The “secret” to Serco’s success is no secret. It steps in to administer services for governments wanting to downsize and ultimately abandon all their social functions. The savings are achieved by skimping on standards and screwing workers. Bin workers in Sandwell in the UK are currently engaged in a fight to prevent Serco becoming their employer from November 1 as a result of a pay-slashing deal with their current employer, the Borough Council.

Serco is angling to take charge of a Cameron government scheme to have a land army of tens of thousands of convicts employed on huge industrial projects – private projects. The choice will be slave labour or imprisonment in one of Britain’s overcrowded and brutal prisons. The concept is a clear violation of international conventions on human rights but objections are being drowned out by the “tough on crime” mantra.

On the subject of British prisons, The Sydney Morning Herald (SMH) recently carried a piece about Serco entitled Firm that does the dirty work for government on the cheap. It reported:

“In 2004, Adam Rickwood, 14, who was locked up in a Serco ‘training facility’, became the youngest inmate ever to die in Britain. He killed himself six hours after being subjected to a ‘nose distraction technique’, described variously in a hearing as being a squeezing, tweaking, flicking or karate-like chop to the nose.

“Last year an investigation by the Children’s Commissioner for England, Sir Al Aynsley-Green, found children in the Serco-managed Yarl’s Wood immigration detention centre were neglected or even treated cruelly. He found children were denied access to critical health care, while force had been used to separate children from their parents. Diabetic children had been left untreated and an eight-month-old baby with asthma was neither treated nor given an inhaler.”

This is the company chosen to manage an Australian immigration detention centre. In a follow-up to its coverage of the Villawood tragedy, the SMH reported that centre management had placed rooftop protestors in maximum-security isolation as punishment. A hunger strike was ongoing.

Australians should be outraged that state and federal governments are continuing down the path of privatisation.

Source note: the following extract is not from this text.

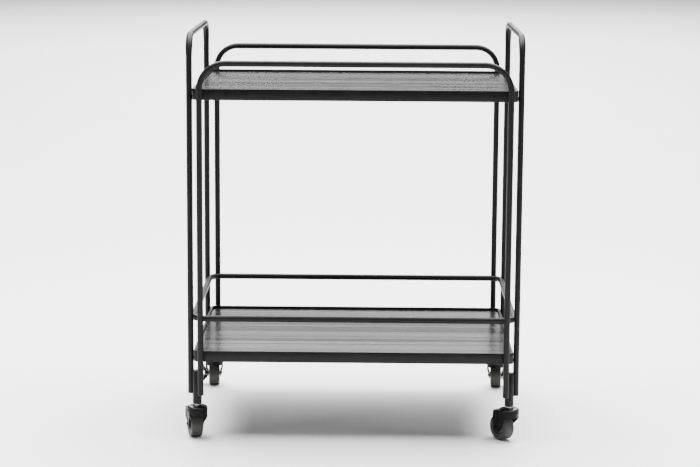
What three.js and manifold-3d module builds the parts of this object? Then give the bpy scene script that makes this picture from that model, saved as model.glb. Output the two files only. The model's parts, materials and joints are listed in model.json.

Make no mistake; governments committed to maintaining crisis-ridden capitalism (like Australia’s) are still moving to eventually privatise (“reform”) everything – health, education, “defence”, everything. Should this goal ever be achieved, the avenues for recourse for unjust treatment are steadily closed down. The only “judge” of right and wrong becomes the capitalist market.

Vultures are circling over the people’s assets and hard-won gains. “With the recent substantial increase in fiscal deficits, governments are increasingly seeking new ways to fundamentally transform the efficiency and productivity of essential services,’’ Serco chief executive, fundamentalist Christian Christopher Hyman, wrote in Serco’s last annual report.